In 1945, the State Department described the oil region of the Persian Gulf as ‘a stupendous source of strategic power, and one of the greatest material prizes in world history’. In 1949, the State Department proposed that US control over Middle Eastern oil would also help to provide ‘veto power’ over Japan’s military and industrial policies. An example of ‘strategic power’.
For these reasons, as Noam Chomsky points out, it has been ‘Axiom One’ of international affairs that the US or its clients control Middle East oil, and that no independent indigenous force be allowed to have a significant influence.
One of today’s ‘supermajors’, BP, began life in 1909 as Anglo-Persian Oil, later the Anglo-Iranian Oil Company (AIOC).
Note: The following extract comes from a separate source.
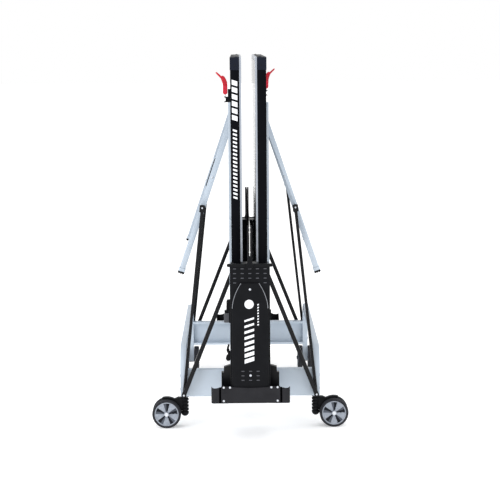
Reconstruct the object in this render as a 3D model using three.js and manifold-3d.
// A roll-away table-tennis table, folded for storage.
//
// Two table halves stand on end between two net columns and face each other across the net.
// Each half hangs on a roller shaft that climbs the columns while the half swings down flat.
// Support arms and leg struts, pivoted at the chassis corners, carry and steer the halves.
//
// Millimetres. X runs across the folded table, Y along the net, Z up. The origin is on the
// floor at the centre. Each half and each end is built once and turned about Z for its twin.

import * as THREE from 'three';
import Module from 'manifold-3d';
import { mergeVertices } from 'three/addons/utils/BufferGeometryUtils.js';

const wasm = await Module();
wasm.setup();

// ---------------------------------------------------------------- driving dimensions

const GAP = 0.3; // clearance between pieces that touch

// table halves
const TOP_LENGTH = 1370;
const TOP_WIDTH = 1525;
const PLAY_HEIGHT = 760;
const FOLDED_GAP = 58; // between the two playing faces
const FOLDED_LIFT = 232; // lower end of a folded half above the floor
const SHEET_THICKNESS = 8;
const APRON_DEPTH = 38;
const APRON_WALL = 20;
const HINGE_FROM_END = 45; // roller shaft, from the net end of a half
const HINGE_BELOW_FACE = 23; // roller shaft, below the playing face
const SHAFT_RADIUS = 8;

// chassis
const FRAME_X = 290; // side frame centre
const FRAME_Y = 600; // side frame post centre
const FRAME_TUBE = 25; // side frame tube width across X
const FRAME_TUBE_LENGTHWISE = 30; // side frame tube width along Y
const FRAME_TOP = 352;
const FRAME_BEND = 85;
const BEAM_LOW = 136;
const BEAM_HIGH = 254;
const BEAM_DEPTH = 40;
const BEAM_WALL = 4;
const BEAM_NOTCH_HALF = 88; // room for the lower ends of the folded halves
const BEAM_NOTCH_LOW = 222;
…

After World War II, AIOC was the largest British company in the world, with a highly unequal oil concession which meant it paid more in taxes to the British Government than it paid in royalties to Iran.
When an elected Iranian Government led by Mohammed Mossadegh nationalised Iran’s oil fields in 1951, all major oil companies boycotted Iran, reducing its oil exports from over $400m a year to less than $1m a year. The British Government illegally blockaded Iran’s coast (an act of war) and began preparing a military coup. When Mossadegh expelled all British diplomatic staff, the UK was forced to call in the US, leading to the first CIA coup, richly documented by its organizers in papers which have since been declassified.
Extinguishing democracy in Iran, propping up royal dictatorships in Saudi Arabia and the other Gulf states, supporting Saddam Hussein’s murderous regime throughout the 1980s, arming Israel as an attack dog: US-UK oil foreign policies have had considerable costs for the region, and stupendous benefits for the supermajor US-UK oil companies – and for US and British state planners determined to rule the world.